======== RAW DATA

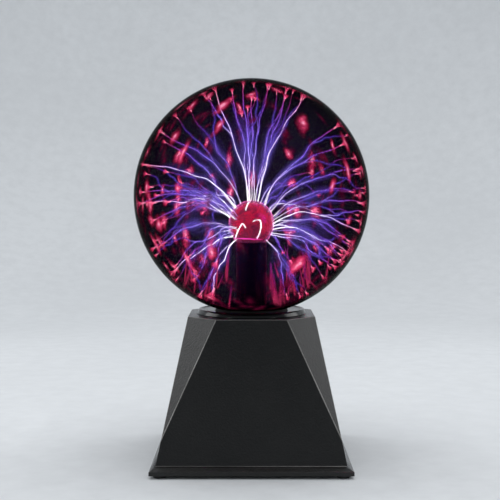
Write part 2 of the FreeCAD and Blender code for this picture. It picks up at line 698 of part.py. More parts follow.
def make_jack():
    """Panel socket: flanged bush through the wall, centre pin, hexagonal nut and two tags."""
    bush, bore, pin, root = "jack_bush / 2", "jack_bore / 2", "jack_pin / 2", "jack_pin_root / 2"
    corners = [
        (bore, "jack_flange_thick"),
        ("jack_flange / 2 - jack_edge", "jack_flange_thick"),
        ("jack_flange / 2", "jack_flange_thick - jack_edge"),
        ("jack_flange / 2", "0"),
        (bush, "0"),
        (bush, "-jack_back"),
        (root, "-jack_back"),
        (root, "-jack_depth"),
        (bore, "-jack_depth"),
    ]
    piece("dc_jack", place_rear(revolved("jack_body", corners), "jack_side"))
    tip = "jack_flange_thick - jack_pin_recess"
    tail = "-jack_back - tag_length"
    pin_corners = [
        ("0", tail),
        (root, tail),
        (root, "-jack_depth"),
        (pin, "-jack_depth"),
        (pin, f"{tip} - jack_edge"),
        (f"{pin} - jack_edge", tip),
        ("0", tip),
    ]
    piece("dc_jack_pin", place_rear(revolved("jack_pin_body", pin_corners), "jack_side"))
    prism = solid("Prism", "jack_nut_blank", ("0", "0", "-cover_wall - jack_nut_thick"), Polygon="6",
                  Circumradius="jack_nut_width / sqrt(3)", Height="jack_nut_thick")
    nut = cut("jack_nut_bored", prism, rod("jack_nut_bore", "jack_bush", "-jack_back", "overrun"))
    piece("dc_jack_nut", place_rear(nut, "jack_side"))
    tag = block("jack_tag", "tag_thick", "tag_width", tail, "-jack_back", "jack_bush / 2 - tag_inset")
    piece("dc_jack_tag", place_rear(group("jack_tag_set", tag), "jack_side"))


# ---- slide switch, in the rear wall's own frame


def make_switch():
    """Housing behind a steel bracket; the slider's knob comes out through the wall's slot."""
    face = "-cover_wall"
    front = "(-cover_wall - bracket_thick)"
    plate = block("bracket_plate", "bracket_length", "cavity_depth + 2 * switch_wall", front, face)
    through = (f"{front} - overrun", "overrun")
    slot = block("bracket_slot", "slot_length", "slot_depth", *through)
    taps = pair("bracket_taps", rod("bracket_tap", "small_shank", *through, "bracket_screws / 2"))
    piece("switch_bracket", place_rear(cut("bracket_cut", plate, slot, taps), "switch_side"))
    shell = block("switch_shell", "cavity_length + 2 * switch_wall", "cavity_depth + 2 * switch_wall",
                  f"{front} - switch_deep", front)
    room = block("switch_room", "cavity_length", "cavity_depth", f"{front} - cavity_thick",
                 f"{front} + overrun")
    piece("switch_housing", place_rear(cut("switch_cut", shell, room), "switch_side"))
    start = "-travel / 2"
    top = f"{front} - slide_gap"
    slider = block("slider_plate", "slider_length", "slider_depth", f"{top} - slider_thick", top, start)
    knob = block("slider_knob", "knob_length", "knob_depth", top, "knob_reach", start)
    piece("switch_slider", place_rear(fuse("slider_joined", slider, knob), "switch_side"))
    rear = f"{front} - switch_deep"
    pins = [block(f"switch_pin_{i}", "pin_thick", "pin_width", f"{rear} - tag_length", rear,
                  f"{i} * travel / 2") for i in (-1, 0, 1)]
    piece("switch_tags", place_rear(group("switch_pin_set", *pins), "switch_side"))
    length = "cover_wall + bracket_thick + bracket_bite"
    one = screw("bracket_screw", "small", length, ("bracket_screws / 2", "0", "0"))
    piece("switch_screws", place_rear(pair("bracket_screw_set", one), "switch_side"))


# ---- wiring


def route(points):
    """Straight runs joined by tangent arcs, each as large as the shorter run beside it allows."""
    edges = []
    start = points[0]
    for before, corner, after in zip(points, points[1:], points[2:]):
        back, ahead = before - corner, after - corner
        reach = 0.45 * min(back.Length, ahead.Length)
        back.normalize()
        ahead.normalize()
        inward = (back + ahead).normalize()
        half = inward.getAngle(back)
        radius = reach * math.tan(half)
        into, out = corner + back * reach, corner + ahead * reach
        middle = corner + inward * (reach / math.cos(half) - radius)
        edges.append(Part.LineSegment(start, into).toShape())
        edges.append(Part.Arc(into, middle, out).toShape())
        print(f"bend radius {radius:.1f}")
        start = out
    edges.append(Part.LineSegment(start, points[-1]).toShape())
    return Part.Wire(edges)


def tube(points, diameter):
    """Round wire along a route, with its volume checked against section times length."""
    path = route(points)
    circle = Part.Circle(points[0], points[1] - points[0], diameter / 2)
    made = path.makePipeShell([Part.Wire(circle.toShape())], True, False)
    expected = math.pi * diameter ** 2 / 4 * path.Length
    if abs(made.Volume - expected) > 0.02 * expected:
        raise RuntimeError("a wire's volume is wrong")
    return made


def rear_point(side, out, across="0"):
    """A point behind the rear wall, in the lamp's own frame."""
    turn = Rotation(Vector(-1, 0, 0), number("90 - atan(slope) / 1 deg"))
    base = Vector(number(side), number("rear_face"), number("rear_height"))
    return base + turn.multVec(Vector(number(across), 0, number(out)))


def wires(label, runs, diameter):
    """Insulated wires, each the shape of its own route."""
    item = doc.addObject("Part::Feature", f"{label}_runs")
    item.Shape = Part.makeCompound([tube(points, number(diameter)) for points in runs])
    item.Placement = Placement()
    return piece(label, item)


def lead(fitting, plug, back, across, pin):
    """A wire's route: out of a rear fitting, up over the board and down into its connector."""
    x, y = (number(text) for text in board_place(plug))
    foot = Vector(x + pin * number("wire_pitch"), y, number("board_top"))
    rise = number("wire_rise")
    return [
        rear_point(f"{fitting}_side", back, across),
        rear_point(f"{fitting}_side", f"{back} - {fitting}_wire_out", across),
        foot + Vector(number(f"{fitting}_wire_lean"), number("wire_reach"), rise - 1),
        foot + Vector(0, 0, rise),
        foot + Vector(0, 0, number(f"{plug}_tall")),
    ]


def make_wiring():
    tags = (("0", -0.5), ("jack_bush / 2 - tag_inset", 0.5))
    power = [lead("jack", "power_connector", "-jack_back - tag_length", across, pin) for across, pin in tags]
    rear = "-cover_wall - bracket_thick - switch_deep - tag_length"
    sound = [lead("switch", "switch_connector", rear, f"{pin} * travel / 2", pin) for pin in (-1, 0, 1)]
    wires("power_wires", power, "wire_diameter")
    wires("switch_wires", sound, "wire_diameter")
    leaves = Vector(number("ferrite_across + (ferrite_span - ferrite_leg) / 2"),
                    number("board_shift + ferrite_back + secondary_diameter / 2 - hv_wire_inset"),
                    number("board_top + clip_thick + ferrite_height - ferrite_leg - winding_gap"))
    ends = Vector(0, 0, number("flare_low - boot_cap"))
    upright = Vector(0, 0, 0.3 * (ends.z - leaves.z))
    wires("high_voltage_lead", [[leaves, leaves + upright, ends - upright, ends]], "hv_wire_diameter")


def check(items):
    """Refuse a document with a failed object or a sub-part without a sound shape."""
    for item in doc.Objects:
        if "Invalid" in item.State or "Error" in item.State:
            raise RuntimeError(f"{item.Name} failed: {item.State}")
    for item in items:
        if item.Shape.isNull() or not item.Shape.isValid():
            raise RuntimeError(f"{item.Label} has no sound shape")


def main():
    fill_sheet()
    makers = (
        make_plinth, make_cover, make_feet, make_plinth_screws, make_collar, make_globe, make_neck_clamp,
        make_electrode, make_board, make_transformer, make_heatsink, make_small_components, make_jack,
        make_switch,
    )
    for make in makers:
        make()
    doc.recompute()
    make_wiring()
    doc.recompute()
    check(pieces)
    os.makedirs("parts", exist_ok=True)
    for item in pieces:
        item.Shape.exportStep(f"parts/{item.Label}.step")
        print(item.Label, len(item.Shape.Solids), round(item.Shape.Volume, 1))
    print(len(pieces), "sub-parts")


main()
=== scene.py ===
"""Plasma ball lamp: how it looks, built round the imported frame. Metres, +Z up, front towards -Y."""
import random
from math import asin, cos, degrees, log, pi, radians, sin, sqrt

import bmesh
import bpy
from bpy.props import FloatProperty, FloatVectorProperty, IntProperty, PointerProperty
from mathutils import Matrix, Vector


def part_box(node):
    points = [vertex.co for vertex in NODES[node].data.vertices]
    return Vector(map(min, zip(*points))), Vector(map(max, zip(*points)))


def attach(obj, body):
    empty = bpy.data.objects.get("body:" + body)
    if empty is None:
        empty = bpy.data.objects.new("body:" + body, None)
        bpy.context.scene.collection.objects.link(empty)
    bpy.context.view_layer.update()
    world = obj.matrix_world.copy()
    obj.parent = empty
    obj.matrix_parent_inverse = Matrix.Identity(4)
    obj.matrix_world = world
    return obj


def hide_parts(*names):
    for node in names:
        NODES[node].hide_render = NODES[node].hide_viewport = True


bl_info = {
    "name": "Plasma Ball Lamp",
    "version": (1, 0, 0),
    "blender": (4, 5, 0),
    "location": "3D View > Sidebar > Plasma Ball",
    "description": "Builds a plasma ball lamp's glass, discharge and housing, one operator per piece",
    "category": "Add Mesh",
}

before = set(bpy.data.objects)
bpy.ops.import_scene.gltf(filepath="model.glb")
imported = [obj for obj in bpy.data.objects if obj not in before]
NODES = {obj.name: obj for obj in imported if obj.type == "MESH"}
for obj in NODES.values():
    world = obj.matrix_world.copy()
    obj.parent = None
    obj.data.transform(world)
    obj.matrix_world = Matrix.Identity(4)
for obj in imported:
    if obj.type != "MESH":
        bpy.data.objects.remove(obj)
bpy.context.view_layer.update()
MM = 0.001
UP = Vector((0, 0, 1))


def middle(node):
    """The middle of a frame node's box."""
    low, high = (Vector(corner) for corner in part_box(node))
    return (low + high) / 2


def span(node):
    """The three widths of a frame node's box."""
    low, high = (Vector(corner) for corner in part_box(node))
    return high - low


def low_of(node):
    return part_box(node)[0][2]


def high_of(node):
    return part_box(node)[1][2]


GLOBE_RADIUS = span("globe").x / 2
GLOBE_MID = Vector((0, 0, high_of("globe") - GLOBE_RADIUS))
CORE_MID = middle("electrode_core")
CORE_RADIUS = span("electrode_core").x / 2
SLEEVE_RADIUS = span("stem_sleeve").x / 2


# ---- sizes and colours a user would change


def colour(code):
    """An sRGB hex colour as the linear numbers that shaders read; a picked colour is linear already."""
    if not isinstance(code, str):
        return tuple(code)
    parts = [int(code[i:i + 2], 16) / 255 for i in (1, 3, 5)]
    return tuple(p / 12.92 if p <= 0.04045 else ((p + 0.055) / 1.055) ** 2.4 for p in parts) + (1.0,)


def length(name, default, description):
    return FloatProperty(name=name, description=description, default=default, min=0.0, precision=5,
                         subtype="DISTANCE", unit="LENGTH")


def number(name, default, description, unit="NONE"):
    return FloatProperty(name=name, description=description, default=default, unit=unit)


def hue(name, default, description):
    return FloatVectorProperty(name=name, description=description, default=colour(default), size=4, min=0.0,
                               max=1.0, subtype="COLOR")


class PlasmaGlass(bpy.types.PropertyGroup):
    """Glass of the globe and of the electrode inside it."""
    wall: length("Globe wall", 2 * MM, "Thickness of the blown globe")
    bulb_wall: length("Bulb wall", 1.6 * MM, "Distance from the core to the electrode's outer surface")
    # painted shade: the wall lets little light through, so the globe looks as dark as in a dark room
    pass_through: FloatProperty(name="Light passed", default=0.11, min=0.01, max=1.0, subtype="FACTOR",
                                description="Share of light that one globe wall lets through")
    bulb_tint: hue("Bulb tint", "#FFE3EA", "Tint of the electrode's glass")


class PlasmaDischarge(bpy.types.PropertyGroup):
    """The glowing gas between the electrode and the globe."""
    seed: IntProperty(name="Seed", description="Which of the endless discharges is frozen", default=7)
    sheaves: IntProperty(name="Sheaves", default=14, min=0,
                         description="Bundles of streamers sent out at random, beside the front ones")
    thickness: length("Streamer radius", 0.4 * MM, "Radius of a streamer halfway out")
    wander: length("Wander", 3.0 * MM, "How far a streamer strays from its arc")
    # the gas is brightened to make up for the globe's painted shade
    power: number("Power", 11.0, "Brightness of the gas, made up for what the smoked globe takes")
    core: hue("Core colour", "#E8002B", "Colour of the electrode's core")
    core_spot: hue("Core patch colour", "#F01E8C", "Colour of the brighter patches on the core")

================

JOB: Using the data above, copy each line that contains "code".

RESULT OF THIS EXERCISE:
Write part 2 of the FreeCAD and Blender code for this picture. It picks up at line 698 of part.py. More parts follow.
def colour(code):
    if not isinstance(code, str):
        return tuple(code)
    parts = [int(code[i:i + 2], 16) / 255 for i in (1, 3, 5)]